A career playing roles that traced the politics of a nation

Nehru's Hero

January 14, 2005

Not so long ago, most Westerners knew only two things about Indian cinema: first, that the Indian film industry produced the largest number of films in the world; and second, only the works of the great Bengali director Satyajit Ray measured up to world standards. Perceptions have changed radically over the past decade. The hitherto-despised products of "Bollywood" now receive more column inches and academic scrutiny than the works of Ray.

The distinguished economist Lord Meghnad Desai has now contributed to this burgeoning genre with a book on the actor Dilip Kumar, who has been a Bollywood icon for five decades.

Desai is an admirer of the actor and argues that his long career reflected and refracted the optimistic early years of post-independence India. Those were the years of Jawaharlal Nehru's prime ministership and the nation was imbued with "Nehruvian values" of secularism, non-alignment and socialism.

Despite widespread poverty and injustice, the national mood was one of optimism.

All that began to change after Nehru's death in 1964. By the end of the 20th century, Indian politics had become incomparably darker and more fissured than it had been in the decade after independence. Kumar's early roles, says Desai, depicted heroic, Nehruvian figures, while the later ones were far less optimistic. As the character of politics changed in India, the Muslim actor (who was born Yusuf Khan) suffered from increasing persecution from fundamentalist Hindus, and was even accused of spying for Pakistan.

The book recites the plots of Kumar's films in detail, interspersing those interminable accounts with obiter dicta on the political context of the period, but there is little attempt at coherent, systematic analysis.

Anybody with any serious interest in the artistic, political or sociological dimensions of Kumar's career would be disappointed by this book.
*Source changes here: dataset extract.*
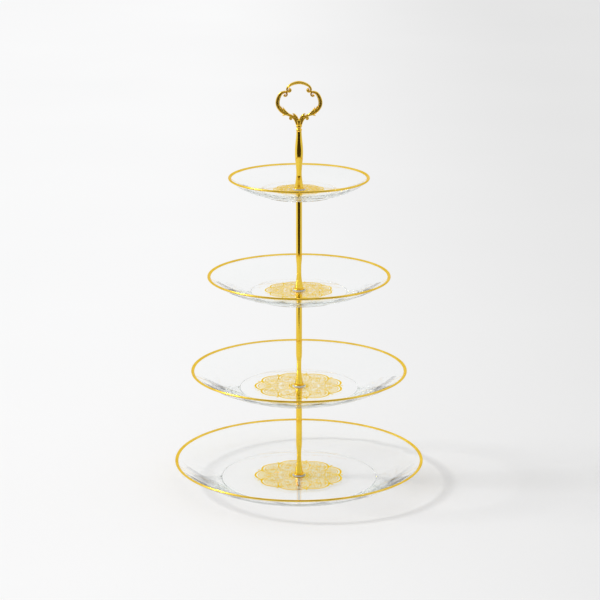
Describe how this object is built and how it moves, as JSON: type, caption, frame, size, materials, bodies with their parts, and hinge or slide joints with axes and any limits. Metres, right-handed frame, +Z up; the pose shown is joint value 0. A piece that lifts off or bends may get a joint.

That, however, is unlikely to trouble Desai, who did not write it for a scholarly audience. During his younger days in Bombay, he saw his share of "art films... and read highbrow writers" but his heart, he confesses, "was with commercial cinema. For me, the public quite rightly shapes cinema by its acceptance or rejection".

Unfortunately, however, Desai's book may not find much favour with his beloved masses either. It is just not sprightly enough to hold the attention; the prose would make an academic yawn. And there are, of course, no gorgeous starlets, sceneries or songs to ravish the senses. One does not have to be a Bollywood insider to suspect that the noble lord, for all his populist rhetoric, may well have produced a flop.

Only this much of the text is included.